A recent study published in “Results in Engineering” delves into the evolving landscape of load forecasting, a critical process for utility companies aiming to balance electricity supply and demand. The research, led by Kinza Fida from the Department of Electrical Engineering at the National University of Computer and Emerging Sciences (FAST) in Peshawar, Pakistan, highlights the importance of accurate load forecasting in ensuring reliable power grid operations and reducing instances of load shedding.

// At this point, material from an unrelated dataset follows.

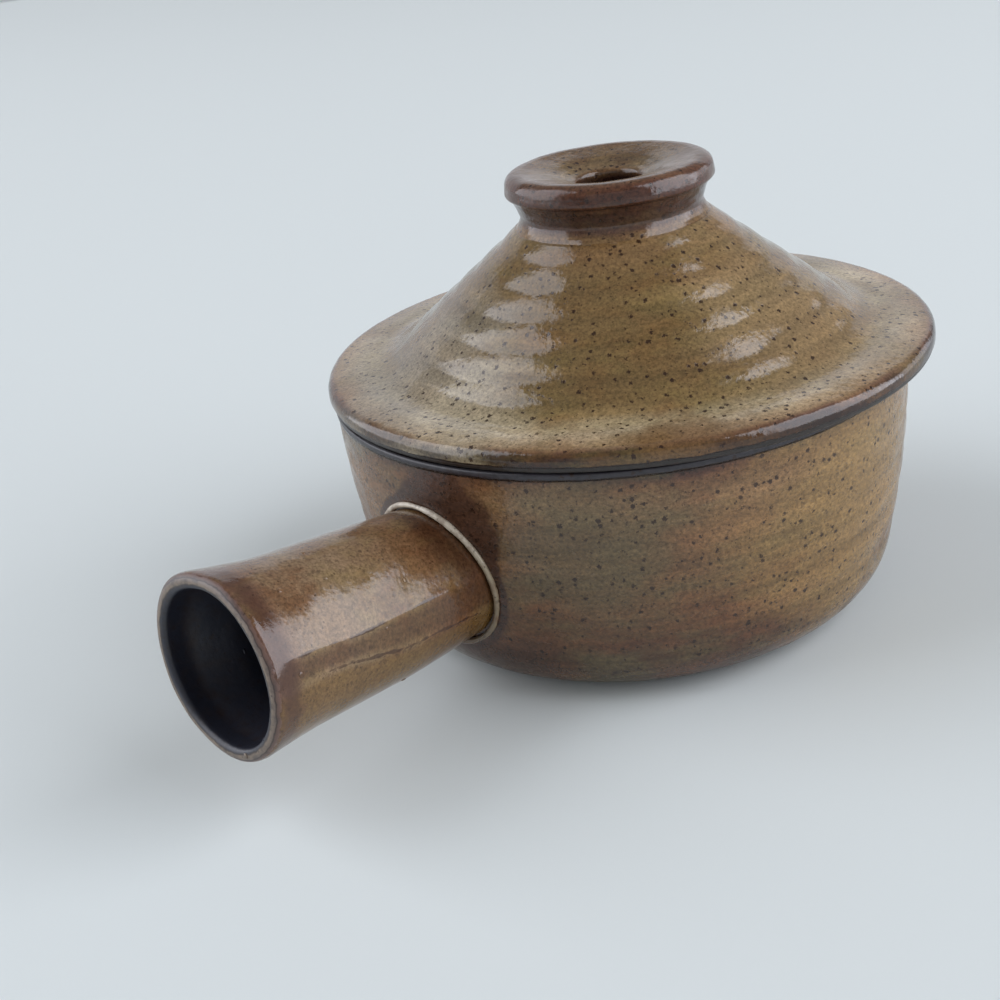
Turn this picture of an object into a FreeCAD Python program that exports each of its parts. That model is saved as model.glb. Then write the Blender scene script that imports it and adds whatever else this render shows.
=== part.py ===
"""Lidded stoneware pot with a hollow stick handle, as a parametric FreeCAD document.

Millimetres. The origin is the centre of the foot on the pot's axis, +Z is up and the handle points
along +X. The lid, its ring and its knob are drawn with their heights counted from the rim, where the
lid sits.
"""

import os
from enum import IntEnum

import FreeCAD, Part
import Sketcher

SIZES = {
    # bowl: a wall that stands upright at the rim and curves in to a rounded heel
    "rim_radius": 75.4,
    "rim_height": 65.7,
    "side_radius": 244.0,
    "heel_radius": 18.0,
    "bowl_wall": 4.5,
    "floor_thickness": 5.5,
    "inner_heel_radius": 13.0,
    "rim_rounding": 1.4,
    # handle: a tube that flares to a rounded mouth, with an axis that tips up towards the mouth
    "handle_reach": 137.0,
    "mouth_height": 39.8,
    "handle_tilt": 5.6,
    "mouth_radius": 22.0,
    "flare_length": 17.0,
    "flare_curve": 60.0,
    "handle_neck_radius": 20.2,
    "handle_root_radius": 18.0,
    "handle_wall": 4.0,
    "mouth_rounding": 1.7,
    # coil of clay that seals the handle to the wall
    "coil_width": 3.4,
    "coil_height": 2.4,
    "coil_rounding": 1.0,
    # lid: a flat flange, then a cone up to a flat crown under the knob
    "lid_overhang": 4.6,
    "flange_width": 16.4,
    "lid_edge_height": 6.2,
    "lid_edge_rounding": 3.4,
    "lid_seat_rounding": 0.7,
    "cone_turn_radius": 13.0,
    "crown_radius": 25.3,
    "crown_height": 37.1,
    "crown_thickness": 5.5,
    "crown_inner_rounding": 6.0,
    "lid_wall": 5.0,
    "lid_off_centre": 4.0,
    # locating ring under the flange
    "ring_play": 1.0,
    "ring_width": 4.0,
    "ring_depth": 7.0,
    "ring_rounding": 1.2,
    # knob: a short neck, a ledge, a rim band and a dished top with a finger well
    "knob_radius": 27.1,
    "knob_height": 51.3,
    "knob_band": 5.6,
    "knob_ledge": 1.6,
    "knob_ledge_height": 0.9,
    "knob_neck_radius": 23.8,
    "knob_neck_height": 38.4,
    "knob_neck_rounding": 2.5,
    "knob_crest_width": 3.6,
    "knob_crest_rounding": 1.7,
    "dish_depth": 3.5,
    "dish_curve": 30.0,
    "well_radius": 8.0,
    "well_depth": 8.5,
    "well_rounding": 1.2,
}

doc = FreeCAD.newDocument("lidded_pot")
sheet = doc.addObject("Spreadsheet::Sheet", "Sizes")
for row, (alias, size) in enumerate(SIZES.items(), start=1):
    sheet.set(f"A{row}", alias)
    sheet.set(f"B{row}", str(size))
    sheet.setAlias(f"B{row}", alias)
doc.recompute()

TOUCHING = 1e-4
CREST_SHARE = 0.9
HANDLE_LENGTH = "Sizes.handle_reach - Sizes.rim_radius / 2"
LID_RADIUS = "(Sizes.rim_radius + Sizes.lid_overhang)"
CONE_FOOT_RADIUS = f"({LID_RADIUS} - Sizes.flange_width)"


class Axis(IntEnum):
    """A sketch's own lines, as constraints number them."""

    LEVEL = -1
    UPRIGHT = -2


class End(IntEnum):
    """The ends of a sketch's edge, as constraints number them."""

    START = 1
    END = 2


def value(owner, formula):
    """A formula of the sheet's sizes as a number."""
    found = owner.evalExpression(formula)
    return float(getattr(found, "Value", found))


def body(name):
    """A new body whose label names its piece."""
    piece = doc.addObject("PartDesign::Body", name)
    piece.Label = name
    return piece


def place_corner(sketch, edge, end, corner):
    """Tie an edge's end to a corner's two formulas, or to an axis where a formula is zero."""
    for formula, kind, axis in zip(corner, ("DistanceX", "DistanceY"), (Axis.UPRIGHT, Axis.LEVEL)):
        if formula == "0":
            sketch.addConstraint(Sketcher.Constraint("PointOnObject", edge, end, axis))
            continue
        start = value(sketch, formula)
        measure = Sketcher.Constraint(kind, Axis.LEVEL, End.START, edge, end, start)
        index = sketch.addConstraint(measure)
        sketch.setExpression(f"Constraints[{index}]", formula)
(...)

Load forecasting involves predicting future electricity demand, which is essential for effective power grid planning and management. The study emphasizes that traditional forecasting methods are being enhanced by advanced technologies such as Artificial Intelligence (AI), Deep Learning (DL), and Machine Learning (ML). Among these, hybrid models—combining various algorithms—are emerging as particularly effective tools for improving forecasting accuracy.

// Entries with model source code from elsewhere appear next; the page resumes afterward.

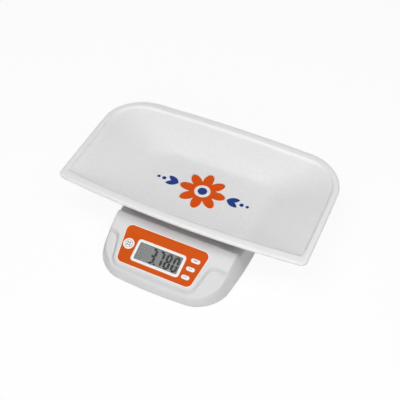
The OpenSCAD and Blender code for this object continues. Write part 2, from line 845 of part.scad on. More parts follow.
pad_r = 9;
pad_places = [for (sx = [-1, 1], sy = [-1, 1])
    [sx * (platform_length / 2 - 20), unit_y + sy * (platform_width / 2 - 18)]];
rib_t = 2.4;
peg_d = 12;
peg_places = [for (sx = [-1, 1]) [sx * (platform_length / 2 - 52), unit_y]];
peg_drop = pad_proud + 3;
plate_t = 3;
module platform() {
    color(white_plastic) at_tray() difference() {
        union() {
            translate([0, unit_y, platform_top - plate_t])
                rounded_box([platform_length, platform_width], 24, plate_t);
            // ribs underneath: a rim and a cross
            translate([0, unit_y, platform_z]) difference() {
                rounded_box([platform_length, platform_width], 24, platform_h - plate_t + thin);
                translate([0, 0, -over])
                    rounded_box([platform_length - 5, platform_width - 5], 21.5, platform_h + over);
            }
            translate([-platform_length / 2 + 1, unit_y - rib_t / 2, platform_z])
                cube([platform_length - 2, rib_t, platform_h - 1]);
            for (x = [-post_x, 0, post_x])
                translate([x - rib_t / 2, unit_y - platform_width / 2 + 1, platform_z])
                    cube([rib_t, platform_width - 2, platform_h - 1]);
            for (p = post_places) translate([p.x, p.y, upper_bracket_top])
                cylinder(h = platform_top - 1 - upper_bracket_top, d = post_d);
            for (p = concat(pad_places, peg_places)) translate([p.x, p.y, platform_z])
                cylinder(h = platform_h - 1, r = pad_r + 2);
        }
        for (p = post_places)
            translate([p.x, p.y, upper_bracket_top - over]) cylinder(h = 10 + over, d = 3.6);
        for (p = pad_places)
            translate([p.x, p.y, platform_top - pad_sink]) cylinder(h = pad_sink + over, r = pad_r + 0.1);
        for (p = peg_places)
            translate([p.x, p.y, platform_top - 5]) cylinder(h = 5 + over, d = peg_d + 1);
    }
}
pad_sink = 1.2;

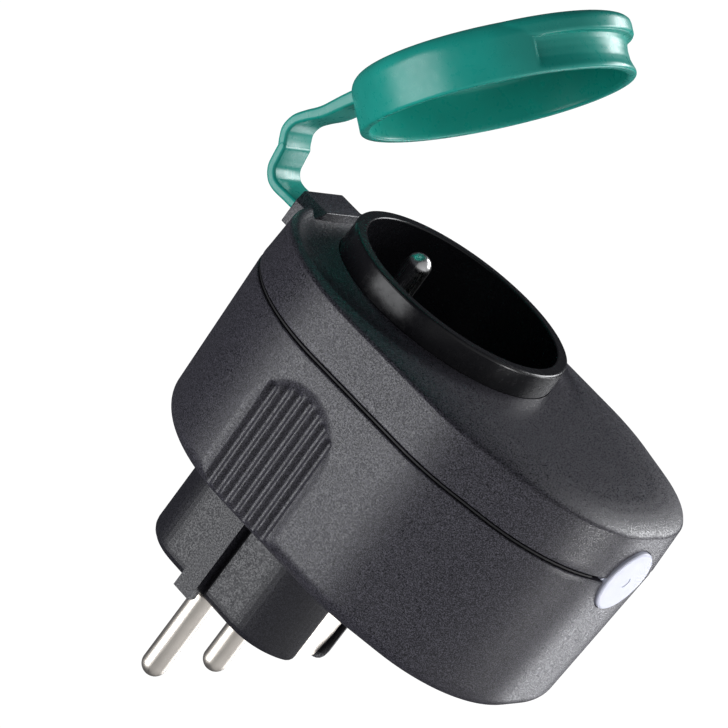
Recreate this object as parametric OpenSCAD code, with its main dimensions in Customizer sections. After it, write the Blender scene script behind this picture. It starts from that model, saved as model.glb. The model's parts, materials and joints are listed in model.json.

Fida’s research reviews several contemporary forecasting technologies, including digital twins (DT), data mining (DM), federated learning (FL), and transfer learning (TL). Each of these methods offers unique advantages and challenges, making it crucial for utility companies to understand their implications. For instance, digital twins create virtual replicas of physical systems, allowing for real-time monitoring and predictive analytics, which can lead to better decision-making in energy management.
The paper evaluates the performance of different load forecasting models using metrics such as Mean Absolute Error (MAE), Mean Absolute Percentage Error (MAPE), and Root Mean Squared Error (RMSE). By assessing these models, the research aims to identify the most effective approaches for load forecasting, ultimately helping utilities to optimize their operations.
This research has significant commercial implications. As energy consumption patterns shift—driven by factors like electric vehicle adoption, renewable energy integration, and changing consumer behaviors—accurate load forecasting becomes increasingly vital. Companies involved in energy management, smart grid technology, and renewable energy can leverage these hybrid forecasting models to enhance their services and improve operational efficiency.
Fida states, “The role of different experts and intelligent systems used for optimal load forecasting in power systems will be clearly elaborated along with their pros and cons.” This insight not only aids utility companies but also provides a roadmap for researchers and practitioners interested in contributing to advancements in this field.
In conclusion, the findings from this study provide valuable guidance for energy sector stakeholders looking to navigate the complexities of modern load forecasting. By adopting advanced hybrid models, companies can better align their operations with future demand, ensuring a more reliable and efficient energy supply.